*Your task*: In the listing that follows, the range to quote begins at the line that has "What bpy script" and ends after the line that has "edge all round."; quote it verbatim and add nothing.

* Begin Extracted records *

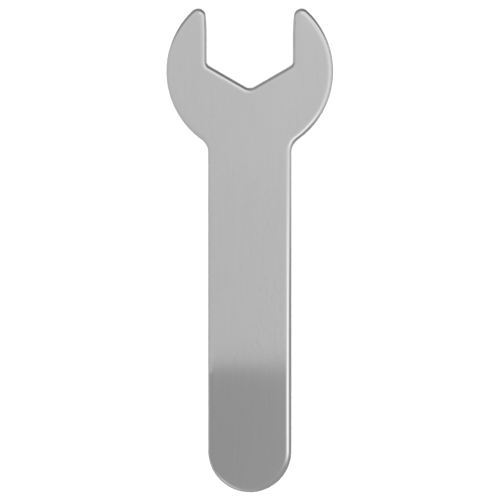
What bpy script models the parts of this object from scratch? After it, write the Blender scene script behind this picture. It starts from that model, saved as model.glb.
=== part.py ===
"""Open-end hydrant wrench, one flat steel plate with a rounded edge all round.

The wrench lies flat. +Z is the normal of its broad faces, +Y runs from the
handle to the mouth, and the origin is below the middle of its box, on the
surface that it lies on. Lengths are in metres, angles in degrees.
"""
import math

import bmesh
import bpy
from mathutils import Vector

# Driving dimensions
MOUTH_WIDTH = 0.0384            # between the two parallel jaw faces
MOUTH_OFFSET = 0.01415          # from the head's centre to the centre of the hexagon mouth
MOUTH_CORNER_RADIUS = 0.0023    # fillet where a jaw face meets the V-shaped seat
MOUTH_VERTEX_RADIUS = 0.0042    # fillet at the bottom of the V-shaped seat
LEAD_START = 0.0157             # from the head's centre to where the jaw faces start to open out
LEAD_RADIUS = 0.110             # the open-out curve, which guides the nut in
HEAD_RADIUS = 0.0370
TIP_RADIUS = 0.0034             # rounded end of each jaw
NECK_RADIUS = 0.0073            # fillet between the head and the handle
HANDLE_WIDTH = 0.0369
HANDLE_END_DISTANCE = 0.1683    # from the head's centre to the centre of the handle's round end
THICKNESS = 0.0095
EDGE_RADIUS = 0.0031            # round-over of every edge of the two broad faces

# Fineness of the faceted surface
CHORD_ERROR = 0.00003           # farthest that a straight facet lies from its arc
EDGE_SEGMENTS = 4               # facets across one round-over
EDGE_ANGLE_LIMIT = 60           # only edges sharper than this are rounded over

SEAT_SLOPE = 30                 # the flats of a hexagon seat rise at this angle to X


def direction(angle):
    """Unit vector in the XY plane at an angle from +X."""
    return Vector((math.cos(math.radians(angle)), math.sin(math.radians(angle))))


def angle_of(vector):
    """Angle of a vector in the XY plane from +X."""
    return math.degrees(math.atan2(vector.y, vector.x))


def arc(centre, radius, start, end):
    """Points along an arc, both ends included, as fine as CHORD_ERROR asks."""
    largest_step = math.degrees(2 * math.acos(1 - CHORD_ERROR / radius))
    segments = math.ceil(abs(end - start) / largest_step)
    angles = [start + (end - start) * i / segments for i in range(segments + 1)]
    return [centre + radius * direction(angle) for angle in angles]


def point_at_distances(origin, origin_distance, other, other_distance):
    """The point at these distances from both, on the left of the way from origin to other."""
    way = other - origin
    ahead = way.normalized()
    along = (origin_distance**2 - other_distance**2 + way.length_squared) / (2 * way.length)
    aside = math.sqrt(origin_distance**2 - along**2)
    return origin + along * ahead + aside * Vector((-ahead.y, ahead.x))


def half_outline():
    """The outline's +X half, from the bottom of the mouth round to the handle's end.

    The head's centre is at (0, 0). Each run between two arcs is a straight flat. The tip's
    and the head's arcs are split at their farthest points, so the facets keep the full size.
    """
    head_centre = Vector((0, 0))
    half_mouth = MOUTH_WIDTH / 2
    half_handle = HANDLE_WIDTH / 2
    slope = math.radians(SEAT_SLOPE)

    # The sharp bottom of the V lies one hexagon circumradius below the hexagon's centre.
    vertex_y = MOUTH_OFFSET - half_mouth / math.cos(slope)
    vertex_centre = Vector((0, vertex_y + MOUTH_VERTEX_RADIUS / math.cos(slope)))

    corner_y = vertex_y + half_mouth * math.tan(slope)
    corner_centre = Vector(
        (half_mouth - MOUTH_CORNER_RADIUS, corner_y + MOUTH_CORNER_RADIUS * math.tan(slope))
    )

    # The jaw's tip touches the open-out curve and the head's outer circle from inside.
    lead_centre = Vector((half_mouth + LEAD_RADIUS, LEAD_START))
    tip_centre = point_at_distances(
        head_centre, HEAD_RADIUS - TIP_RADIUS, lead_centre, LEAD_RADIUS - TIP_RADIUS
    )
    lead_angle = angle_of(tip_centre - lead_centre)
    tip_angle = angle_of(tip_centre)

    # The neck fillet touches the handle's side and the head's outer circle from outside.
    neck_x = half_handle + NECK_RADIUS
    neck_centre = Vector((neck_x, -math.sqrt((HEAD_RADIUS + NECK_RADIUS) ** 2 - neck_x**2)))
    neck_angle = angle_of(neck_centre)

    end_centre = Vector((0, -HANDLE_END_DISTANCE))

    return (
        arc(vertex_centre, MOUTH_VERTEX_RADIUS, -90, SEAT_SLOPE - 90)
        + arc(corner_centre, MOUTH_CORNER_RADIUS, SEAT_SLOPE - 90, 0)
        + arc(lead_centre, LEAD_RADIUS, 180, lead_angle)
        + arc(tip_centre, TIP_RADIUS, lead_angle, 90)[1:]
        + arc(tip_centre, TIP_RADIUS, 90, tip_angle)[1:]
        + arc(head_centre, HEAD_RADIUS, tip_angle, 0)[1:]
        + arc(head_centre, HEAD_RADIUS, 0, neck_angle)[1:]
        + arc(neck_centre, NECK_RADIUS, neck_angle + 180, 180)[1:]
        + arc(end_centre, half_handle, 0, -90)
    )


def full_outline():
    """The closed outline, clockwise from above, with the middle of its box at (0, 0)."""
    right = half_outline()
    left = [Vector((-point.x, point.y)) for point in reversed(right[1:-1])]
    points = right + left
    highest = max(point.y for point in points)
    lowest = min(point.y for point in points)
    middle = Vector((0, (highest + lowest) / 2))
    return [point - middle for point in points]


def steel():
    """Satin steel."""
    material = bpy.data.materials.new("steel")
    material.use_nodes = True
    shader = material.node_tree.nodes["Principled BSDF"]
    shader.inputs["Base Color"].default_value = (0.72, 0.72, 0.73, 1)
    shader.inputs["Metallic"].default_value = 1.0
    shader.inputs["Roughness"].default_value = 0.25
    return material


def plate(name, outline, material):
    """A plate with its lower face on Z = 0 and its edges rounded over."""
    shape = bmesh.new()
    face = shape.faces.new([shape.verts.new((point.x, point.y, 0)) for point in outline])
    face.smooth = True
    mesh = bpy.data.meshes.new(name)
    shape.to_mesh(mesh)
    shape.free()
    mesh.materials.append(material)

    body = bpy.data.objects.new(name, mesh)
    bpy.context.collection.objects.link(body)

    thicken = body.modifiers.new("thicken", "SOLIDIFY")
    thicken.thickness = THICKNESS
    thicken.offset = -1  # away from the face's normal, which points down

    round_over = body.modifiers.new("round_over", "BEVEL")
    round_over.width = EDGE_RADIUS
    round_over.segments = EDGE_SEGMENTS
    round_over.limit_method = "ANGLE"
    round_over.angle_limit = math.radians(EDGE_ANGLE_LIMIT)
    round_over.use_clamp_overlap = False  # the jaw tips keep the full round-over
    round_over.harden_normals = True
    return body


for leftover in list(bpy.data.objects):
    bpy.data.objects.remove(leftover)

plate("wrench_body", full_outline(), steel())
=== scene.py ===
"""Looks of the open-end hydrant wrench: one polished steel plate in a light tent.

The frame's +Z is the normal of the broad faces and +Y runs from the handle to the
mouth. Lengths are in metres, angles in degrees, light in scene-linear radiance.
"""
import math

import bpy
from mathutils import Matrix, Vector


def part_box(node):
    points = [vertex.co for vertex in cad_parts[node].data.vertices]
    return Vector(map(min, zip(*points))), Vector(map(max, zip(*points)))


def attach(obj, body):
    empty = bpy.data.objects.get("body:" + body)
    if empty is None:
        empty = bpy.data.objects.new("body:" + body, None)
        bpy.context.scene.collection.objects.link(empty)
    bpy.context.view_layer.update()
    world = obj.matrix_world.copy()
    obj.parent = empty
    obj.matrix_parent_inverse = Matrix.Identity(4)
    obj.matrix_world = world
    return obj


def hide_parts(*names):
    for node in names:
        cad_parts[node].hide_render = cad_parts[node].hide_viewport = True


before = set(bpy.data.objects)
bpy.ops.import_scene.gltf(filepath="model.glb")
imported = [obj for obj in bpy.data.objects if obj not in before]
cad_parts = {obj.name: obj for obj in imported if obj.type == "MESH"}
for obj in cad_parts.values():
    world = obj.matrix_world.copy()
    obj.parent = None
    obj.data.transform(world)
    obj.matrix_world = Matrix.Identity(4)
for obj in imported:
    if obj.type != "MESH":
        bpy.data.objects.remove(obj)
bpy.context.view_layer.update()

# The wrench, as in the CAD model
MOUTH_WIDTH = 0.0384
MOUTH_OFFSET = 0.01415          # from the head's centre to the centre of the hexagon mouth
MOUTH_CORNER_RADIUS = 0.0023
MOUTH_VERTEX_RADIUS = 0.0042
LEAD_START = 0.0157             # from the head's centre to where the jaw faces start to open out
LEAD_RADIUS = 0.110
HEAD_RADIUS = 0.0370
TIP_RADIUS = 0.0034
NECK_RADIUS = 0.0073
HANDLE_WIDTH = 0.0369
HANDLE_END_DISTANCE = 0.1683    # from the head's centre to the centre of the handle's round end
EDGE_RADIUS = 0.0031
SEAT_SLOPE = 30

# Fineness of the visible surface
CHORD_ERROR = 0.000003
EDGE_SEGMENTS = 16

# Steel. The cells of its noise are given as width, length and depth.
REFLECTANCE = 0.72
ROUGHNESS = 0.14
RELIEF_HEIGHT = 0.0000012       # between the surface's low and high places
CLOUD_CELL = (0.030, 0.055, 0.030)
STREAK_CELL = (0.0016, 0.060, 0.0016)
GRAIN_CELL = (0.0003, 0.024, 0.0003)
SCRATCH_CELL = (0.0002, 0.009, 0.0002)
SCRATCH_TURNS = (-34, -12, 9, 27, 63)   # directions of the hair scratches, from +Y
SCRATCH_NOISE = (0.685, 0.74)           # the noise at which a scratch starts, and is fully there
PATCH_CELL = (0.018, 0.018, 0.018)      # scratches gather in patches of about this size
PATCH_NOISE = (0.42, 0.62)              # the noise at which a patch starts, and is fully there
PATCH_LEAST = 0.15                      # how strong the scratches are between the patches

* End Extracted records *
* Begin Extracted records *

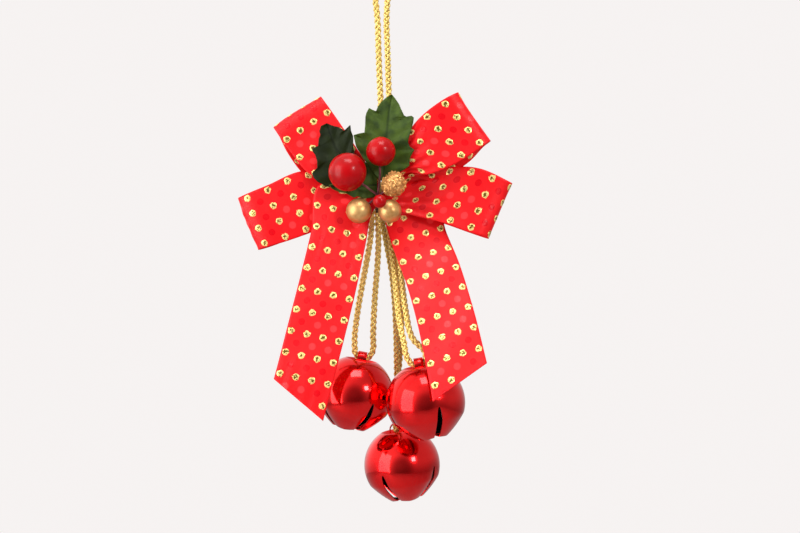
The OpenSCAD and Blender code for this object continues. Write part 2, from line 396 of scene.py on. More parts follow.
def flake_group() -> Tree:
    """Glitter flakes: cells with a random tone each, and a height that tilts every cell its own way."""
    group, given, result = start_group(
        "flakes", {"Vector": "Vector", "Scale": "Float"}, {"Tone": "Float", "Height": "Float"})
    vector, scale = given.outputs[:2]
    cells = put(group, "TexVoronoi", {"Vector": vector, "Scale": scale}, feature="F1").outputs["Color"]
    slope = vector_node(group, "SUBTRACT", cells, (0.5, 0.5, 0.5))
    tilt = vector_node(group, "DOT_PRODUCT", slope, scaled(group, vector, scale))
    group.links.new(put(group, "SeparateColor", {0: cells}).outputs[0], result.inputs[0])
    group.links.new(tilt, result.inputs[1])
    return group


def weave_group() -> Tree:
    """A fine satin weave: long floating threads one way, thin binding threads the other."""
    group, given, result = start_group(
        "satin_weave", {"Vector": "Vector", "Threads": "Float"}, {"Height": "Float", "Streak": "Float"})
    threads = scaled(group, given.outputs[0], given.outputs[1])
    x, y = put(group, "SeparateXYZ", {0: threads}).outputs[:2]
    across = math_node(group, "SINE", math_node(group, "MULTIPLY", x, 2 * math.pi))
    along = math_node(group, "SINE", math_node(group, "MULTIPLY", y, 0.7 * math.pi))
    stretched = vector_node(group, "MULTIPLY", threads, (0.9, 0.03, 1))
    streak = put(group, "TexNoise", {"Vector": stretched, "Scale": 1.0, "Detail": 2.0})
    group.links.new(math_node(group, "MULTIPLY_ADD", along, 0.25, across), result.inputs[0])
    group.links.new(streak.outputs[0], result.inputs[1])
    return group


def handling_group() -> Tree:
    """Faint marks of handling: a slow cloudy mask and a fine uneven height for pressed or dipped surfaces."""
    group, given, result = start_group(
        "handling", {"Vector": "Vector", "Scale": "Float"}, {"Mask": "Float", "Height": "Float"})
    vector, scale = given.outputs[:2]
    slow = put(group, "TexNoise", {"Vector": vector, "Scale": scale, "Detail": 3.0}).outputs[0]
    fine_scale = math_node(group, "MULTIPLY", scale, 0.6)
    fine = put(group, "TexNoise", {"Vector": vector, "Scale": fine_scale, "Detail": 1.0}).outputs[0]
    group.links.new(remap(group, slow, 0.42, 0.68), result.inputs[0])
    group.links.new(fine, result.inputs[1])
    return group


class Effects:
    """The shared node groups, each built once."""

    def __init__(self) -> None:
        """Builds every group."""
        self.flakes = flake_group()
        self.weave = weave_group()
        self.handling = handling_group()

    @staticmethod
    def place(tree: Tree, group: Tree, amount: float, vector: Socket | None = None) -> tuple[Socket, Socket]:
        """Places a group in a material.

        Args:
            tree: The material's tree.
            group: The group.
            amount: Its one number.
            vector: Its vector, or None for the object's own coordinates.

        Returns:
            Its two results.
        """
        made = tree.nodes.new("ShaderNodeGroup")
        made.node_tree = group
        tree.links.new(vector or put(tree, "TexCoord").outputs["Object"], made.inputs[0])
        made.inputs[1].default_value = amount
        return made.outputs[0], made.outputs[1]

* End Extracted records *

*Result of the exercise*:
What bpy script models the parts of this object from scratch? After it, write the Blender scene script behind this picture. It starts from that model, saved as model.glb.
=== part.py ===
"""Open-end hydrant wrench, one flat steel plate with a rounded edge all round.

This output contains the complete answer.